Work to do:
Reproduce the first line and every line after it, exactly, through the one containing "it settled on.". Leave out the rest.

Data shown:
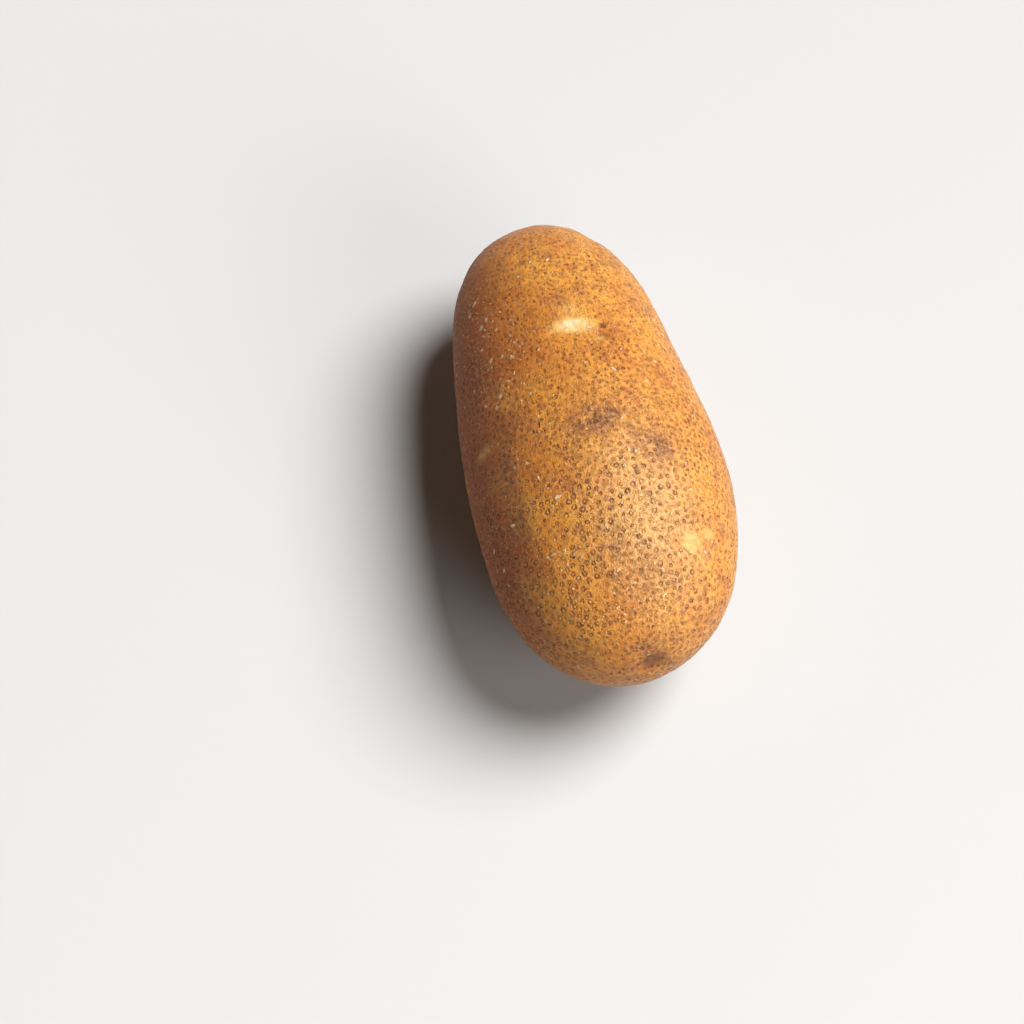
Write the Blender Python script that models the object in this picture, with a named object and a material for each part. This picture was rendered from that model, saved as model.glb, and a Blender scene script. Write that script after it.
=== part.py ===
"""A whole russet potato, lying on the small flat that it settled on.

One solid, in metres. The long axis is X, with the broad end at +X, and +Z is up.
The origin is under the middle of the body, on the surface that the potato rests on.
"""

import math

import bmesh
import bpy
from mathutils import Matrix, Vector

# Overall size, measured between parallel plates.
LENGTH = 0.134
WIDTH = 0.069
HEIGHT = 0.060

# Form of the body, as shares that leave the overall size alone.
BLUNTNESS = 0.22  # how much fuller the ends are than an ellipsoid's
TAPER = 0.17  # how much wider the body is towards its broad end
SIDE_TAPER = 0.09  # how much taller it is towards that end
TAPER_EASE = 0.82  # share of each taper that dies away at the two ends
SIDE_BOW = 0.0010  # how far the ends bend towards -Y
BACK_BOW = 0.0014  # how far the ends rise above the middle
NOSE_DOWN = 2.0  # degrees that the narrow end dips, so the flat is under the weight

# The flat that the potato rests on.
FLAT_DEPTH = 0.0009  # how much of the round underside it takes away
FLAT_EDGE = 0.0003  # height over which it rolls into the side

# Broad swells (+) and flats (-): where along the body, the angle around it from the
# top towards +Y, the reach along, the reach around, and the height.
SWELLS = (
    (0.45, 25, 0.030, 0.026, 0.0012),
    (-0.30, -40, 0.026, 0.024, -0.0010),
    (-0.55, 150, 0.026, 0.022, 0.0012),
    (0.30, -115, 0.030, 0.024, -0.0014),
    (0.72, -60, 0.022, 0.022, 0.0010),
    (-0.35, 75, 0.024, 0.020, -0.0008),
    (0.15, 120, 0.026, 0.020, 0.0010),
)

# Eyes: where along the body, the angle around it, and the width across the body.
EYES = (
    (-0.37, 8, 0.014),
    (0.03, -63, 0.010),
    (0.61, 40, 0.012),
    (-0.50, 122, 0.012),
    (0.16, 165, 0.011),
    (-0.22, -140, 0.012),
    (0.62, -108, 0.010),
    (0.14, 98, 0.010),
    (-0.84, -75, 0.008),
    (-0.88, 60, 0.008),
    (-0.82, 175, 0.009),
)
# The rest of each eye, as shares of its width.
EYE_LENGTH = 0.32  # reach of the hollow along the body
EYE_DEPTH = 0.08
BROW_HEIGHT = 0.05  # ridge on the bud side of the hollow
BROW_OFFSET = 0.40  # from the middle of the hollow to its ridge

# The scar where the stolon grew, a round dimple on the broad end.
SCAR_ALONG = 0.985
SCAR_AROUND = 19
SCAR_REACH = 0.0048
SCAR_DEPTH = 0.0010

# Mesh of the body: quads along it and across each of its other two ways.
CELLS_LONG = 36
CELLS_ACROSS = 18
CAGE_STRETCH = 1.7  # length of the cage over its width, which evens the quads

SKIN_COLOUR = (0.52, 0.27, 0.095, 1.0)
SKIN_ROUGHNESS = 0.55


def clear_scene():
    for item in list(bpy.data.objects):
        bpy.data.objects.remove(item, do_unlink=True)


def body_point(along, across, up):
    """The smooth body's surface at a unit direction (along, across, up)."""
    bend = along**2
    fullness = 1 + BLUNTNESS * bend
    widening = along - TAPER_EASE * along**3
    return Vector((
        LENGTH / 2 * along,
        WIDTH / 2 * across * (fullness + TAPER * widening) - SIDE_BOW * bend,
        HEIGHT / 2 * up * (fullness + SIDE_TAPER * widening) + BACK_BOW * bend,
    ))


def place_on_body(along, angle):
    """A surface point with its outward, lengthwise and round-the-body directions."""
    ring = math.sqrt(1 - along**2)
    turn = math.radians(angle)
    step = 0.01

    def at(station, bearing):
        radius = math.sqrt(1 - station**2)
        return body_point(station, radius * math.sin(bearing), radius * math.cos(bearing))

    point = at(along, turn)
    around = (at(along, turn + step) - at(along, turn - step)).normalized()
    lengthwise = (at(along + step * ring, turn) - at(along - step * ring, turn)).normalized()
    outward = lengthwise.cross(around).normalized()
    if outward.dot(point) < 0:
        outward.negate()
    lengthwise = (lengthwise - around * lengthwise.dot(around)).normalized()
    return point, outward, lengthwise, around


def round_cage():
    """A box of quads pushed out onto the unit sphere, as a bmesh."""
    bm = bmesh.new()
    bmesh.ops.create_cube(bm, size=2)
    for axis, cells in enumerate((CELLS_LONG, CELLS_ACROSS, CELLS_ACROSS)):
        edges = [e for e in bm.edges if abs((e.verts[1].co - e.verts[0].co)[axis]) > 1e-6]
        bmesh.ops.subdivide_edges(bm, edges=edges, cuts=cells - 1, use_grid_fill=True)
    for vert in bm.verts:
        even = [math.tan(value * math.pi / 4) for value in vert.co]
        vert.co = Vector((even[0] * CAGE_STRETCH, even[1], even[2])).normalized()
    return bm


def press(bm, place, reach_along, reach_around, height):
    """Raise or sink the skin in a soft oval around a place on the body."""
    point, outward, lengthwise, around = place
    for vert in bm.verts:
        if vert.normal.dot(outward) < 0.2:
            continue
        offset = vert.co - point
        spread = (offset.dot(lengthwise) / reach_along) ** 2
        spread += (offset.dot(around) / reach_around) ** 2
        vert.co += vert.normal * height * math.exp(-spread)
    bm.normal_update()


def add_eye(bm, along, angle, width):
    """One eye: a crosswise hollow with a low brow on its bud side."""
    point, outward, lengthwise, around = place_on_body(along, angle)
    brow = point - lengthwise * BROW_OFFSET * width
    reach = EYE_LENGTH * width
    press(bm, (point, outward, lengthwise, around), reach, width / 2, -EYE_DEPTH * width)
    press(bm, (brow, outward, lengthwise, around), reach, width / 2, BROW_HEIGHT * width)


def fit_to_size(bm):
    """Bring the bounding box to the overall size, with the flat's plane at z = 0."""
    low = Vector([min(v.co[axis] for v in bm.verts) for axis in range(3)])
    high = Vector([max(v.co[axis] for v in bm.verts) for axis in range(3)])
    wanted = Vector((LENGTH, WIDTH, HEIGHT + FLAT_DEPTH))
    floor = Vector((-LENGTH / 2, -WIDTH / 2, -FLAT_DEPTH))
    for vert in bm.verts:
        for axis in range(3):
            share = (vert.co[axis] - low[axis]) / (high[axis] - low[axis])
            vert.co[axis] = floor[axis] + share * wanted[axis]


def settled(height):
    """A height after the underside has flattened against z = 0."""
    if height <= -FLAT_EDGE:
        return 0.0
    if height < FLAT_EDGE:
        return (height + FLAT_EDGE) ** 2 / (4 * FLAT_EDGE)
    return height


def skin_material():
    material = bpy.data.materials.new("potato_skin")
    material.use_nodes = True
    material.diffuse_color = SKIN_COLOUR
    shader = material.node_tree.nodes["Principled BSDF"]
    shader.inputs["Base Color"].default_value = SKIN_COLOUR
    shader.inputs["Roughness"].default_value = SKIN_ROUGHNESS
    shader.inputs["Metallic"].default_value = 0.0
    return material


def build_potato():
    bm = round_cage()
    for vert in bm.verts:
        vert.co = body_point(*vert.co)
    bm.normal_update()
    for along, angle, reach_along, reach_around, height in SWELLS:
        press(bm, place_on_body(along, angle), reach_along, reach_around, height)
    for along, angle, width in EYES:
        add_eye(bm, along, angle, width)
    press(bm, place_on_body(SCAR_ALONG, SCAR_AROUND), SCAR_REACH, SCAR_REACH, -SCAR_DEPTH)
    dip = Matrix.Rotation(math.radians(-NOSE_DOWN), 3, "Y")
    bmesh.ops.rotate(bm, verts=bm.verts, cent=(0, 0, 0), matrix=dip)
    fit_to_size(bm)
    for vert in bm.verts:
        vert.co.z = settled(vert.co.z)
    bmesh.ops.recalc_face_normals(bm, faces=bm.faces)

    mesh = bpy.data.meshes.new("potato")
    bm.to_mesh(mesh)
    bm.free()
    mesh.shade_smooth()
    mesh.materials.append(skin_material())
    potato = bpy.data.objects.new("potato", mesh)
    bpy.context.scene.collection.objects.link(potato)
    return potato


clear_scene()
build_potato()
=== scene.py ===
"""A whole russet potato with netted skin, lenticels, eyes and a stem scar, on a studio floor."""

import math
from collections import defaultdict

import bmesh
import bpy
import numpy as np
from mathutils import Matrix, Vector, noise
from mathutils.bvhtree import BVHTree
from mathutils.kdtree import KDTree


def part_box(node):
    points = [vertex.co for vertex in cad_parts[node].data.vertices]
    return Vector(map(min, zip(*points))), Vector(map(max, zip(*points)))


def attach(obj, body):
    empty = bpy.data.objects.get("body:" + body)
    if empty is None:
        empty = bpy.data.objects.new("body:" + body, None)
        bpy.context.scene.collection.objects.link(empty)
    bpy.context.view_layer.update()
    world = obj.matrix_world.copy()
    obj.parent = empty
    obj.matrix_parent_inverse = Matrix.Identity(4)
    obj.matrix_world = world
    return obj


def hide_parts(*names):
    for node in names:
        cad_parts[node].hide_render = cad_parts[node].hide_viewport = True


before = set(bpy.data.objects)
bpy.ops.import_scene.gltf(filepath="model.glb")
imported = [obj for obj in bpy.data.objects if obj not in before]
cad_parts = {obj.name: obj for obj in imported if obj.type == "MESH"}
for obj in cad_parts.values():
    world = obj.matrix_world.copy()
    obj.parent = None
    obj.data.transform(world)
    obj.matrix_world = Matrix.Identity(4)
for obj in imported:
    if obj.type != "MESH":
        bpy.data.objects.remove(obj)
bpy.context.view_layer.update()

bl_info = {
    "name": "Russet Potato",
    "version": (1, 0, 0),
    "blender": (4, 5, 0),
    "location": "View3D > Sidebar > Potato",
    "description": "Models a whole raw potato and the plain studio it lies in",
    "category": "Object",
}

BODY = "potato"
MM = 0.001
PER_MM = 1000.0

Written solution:
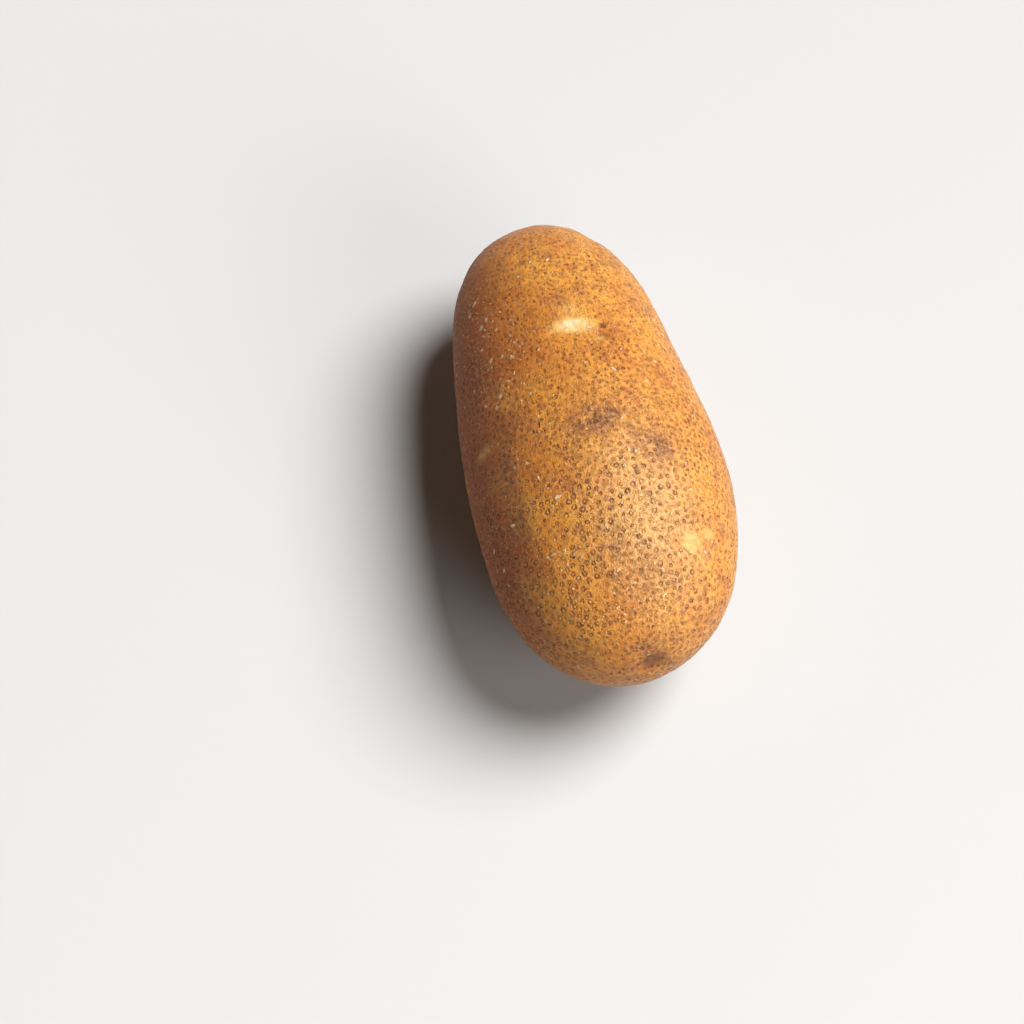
Write the Blender Python script that models the object in this picture, with a named object and a material for each part. This picture was rendered from that model, saved as model.glb, and a Blender scene script. Write that script after it.
=== part.py ===
"""A whole russet potato, lying on the small flat that it settled on.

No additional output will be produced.